The best way to get vitamins is through food, not vitamin pills, according to Susan Taylor Mayne, a professor at the Yale School of Public Health's Division of Chronic Disease Epidemiology. A major problem with supplements is that they deliver vitamins out of context, she says. The vitamins found in fruit, vegetables and other foods come with thousands of other phytochemicals, or plant nutrients that are not essential for life but may protect against cancer, cardiovascular disease, Alzheimer's disease and other chronic ailments. Carotenoids in carrots and tomatoes, isothiocyanates in broccoli and cabbage, and flavonoids in soy, cocoa and red wine are just a few examples.

The combined effect of all these vitamins and phytochemicals seems to have much greater power than one nutrient taken alone, Mayne explains. For example, lycopene—the carotenoid that gives tomatoes their red hue—has been associated with a lower risk for prostate cancer, causing many supplement makers to rush to market pills bearing this healthy stuff. But research suggests that taking it in supplement form does not confer the same benefit as eating tomatoes or tomato products, such as pasta sauce and ketchup, that preserve some of the tomato¿s chemical integrity.

A healthy diet is paramount, but is there ever a time for supplements? Meir Stampfer, professor of nutrition and epidemiology at the Harvard School of Public Health in Boston, recommends that healthy adults take a multivitamin and extra vitamin D, if they don't get a lot of sun. Taking more than the Institute of Medicine's recommended daily allowance (RDA) of certain vitamins may lower one's risk for certain chronic diseases, he says. For example, Stampfer's research suggests that men and women taking vitamin E supplements for years at a time have a lower risk for heart disease. "The evidence for benefit is weak," but there is also "good evidence for no harm" associated with taking 200, 400, or even 600 IUs (international units) per day, Stampfer explains. (The RDA levels for vitamin E are 22.5 IUs, or 15 milligrams, for men and women.)
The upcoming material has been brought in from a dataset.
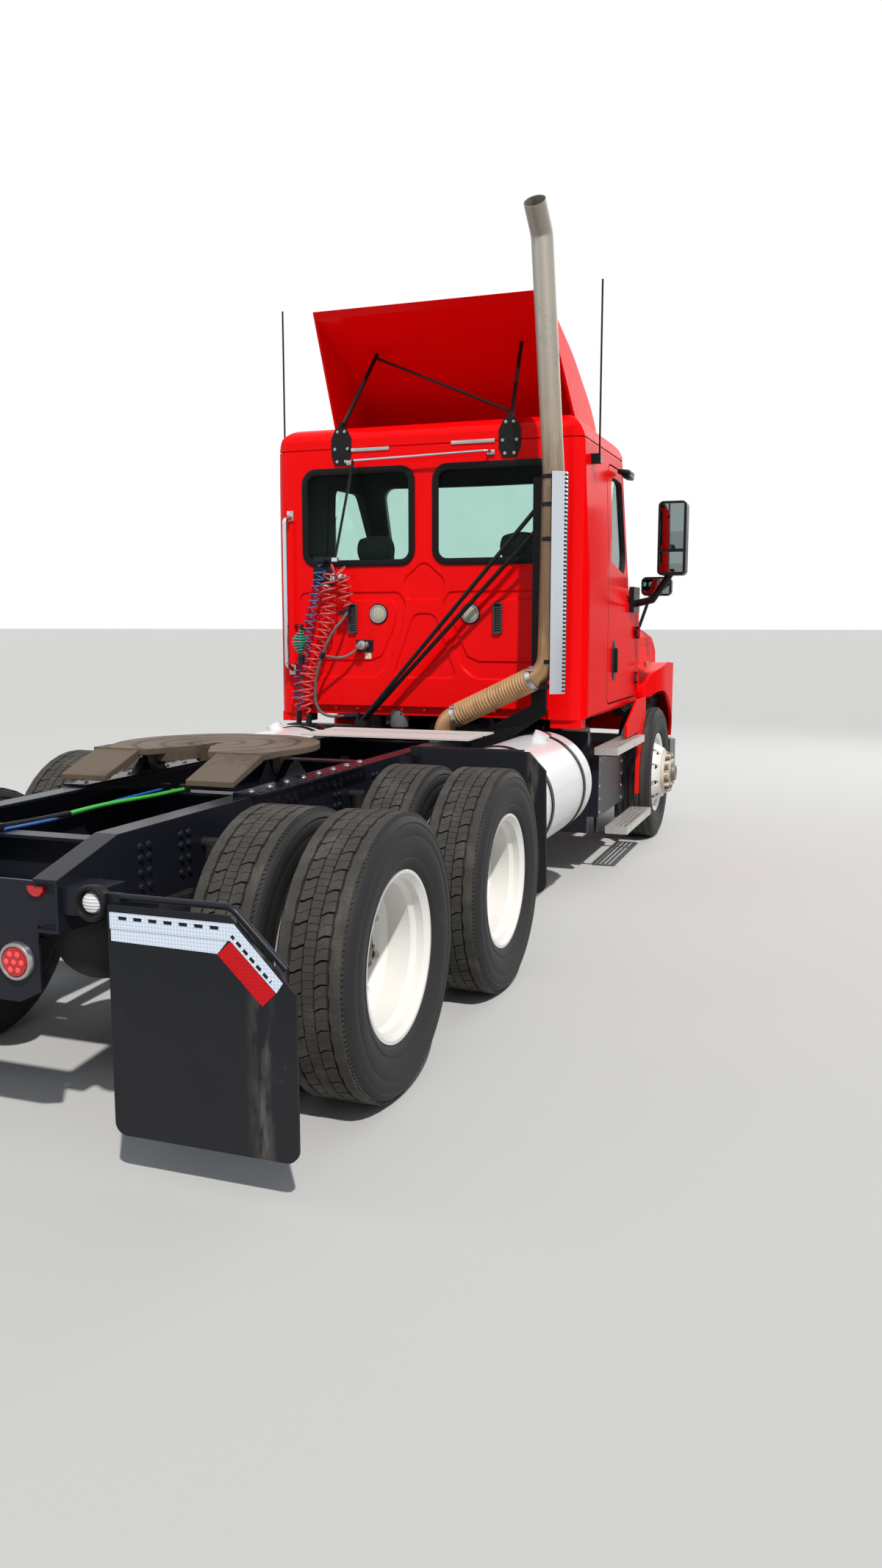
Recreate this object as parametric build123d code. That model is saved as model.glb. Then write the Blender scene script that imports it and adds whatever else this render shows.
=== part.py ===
from build123d import *
from math import cos, radians, sin, tan
import os

# Road tractor with three axles and a bonneted day cab.
# Millimetres. +X forward, +Y to the left, +Z up. The origin is on the ground under the middle of the vehicle.

# Axles and wheels
rear_drive_x = -2860
front_drive_x = -1540
steer_x = 2720
wheel_radius = 522
tyre_width = 280
tyre_bead_radius = 287
rim_lip_radius = 313
bead_half = 99.5
outer_twin_y = 1080
twin_spacing = 343
steer_tyre_y = 1070
disc_offset = twin_spacing / 2
drive_mount_y = outer_twin_y - disc_offset
steer_mount_y = steer_tyre_y + disc_offset
stud_circle_radius = 143
stud_count = 10
hub_bore_radius = 40.3
running_gap = 0.3
spindle_radius = hub_bore_radius - running_gap
kingpin_y = 890
kingpin_radius = 22
steering_arm_length = 180
tie_rod_z = 350

# Frame
rail_outer_y = 432
rail_web = 10
rail_flange = 89
rail_top_z = 1020
rail_depth = 270
rail_rear_x = -3760
rail_front_x = 3600
rail_slope_start_x = -3444
rail_tip_z = 930
rail_bottom_z = rail_top_z - rail_depth

# Cab
cab_rear_x = 540
cab_half_width = 1076
cab_bottom_z = 1100
roof_seam_z = 2845
roof_top_z = 2990
roof_corner_radius = 180
rear_corner_radius = 110
side_wall = 60
rear_wall = 45
roof_wall = 40
floor_wall = 40
cowl_z = 1800
screen_base_x = 2520
screen_top_x = 1960
screen_top_z = 2800
screen_bulge = 150
belt_z = 1840
shoulder_rise = 130
taper_x = 1150
draw_in = 95
glass_thickness = 6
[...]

Mayne disagrees, pointing to a recent meta-analysis suggesting that vitamin E supplementation increases mortality of all causes. "We can debate" whether this analysis shows that vitamin E supplements are harmful, she says, but "there certainly wasn't any benefit shown." With the possible exception of vitamin D, there is no need to consume more than the RDA of vitamins, Mayne contends. In fact, there is increasing evidence that excessive intake of certain micronutrients is deleterious.

Stampfer acknowledges that overdosing on certain vitamins can be dangerous. "The most common one to look out for is preformed [active form] … vitamin A. It does not take too much to get too much," he says. Try to avoid retinol, retinyl palmitate and retinyl acetate, which may increase the risk of hip fracture and certain birth defects when taken at levels exceeding 10,000 IUs.

But Mayne and Stampfer both agree that more randomized clinical trials are needed to determine the health effects of vitamin supplements—and that such supplements are critical for certain people. Many African-Americans and people living in sun-deprived areas are vitamin D–deficient and could benefit from supplements, Mayne explains. Pregnant women, and even women who might want to get pregnant, should be taking folic acid supplements to help prevent serious birth defects in their babies. People over 50 years of age can benefit from B12 supplementation because absorption of this vitamin in the digestive tract becomes less efficient with age, says Roberta Anding, spokeswoman for the American Dietetic Association. Finally, HIV-positive patients should take multivitamins to boost immunity and slow the rate of disease progression, says Wafaie Fawzi, professor of nutrition and epidemiology at the Harvard School of Public Health.

Ironically, "the people who are most likely to take vitamin supplements are the people who least need them," Mayne says. The affluent and health conscious are popping supplements faster than anyone. It may not be doing any good, and it could be harming them, she says. Anding concurs: "If you eat well, you probably don't need a multivitamin."

On the other hand, as Stampfer, who takes vitamin supplement himself, notes: "If I'm wrong, then I've wasted a few dollars. If I'm right, I've lowered my risk for some diseases I don't want to have."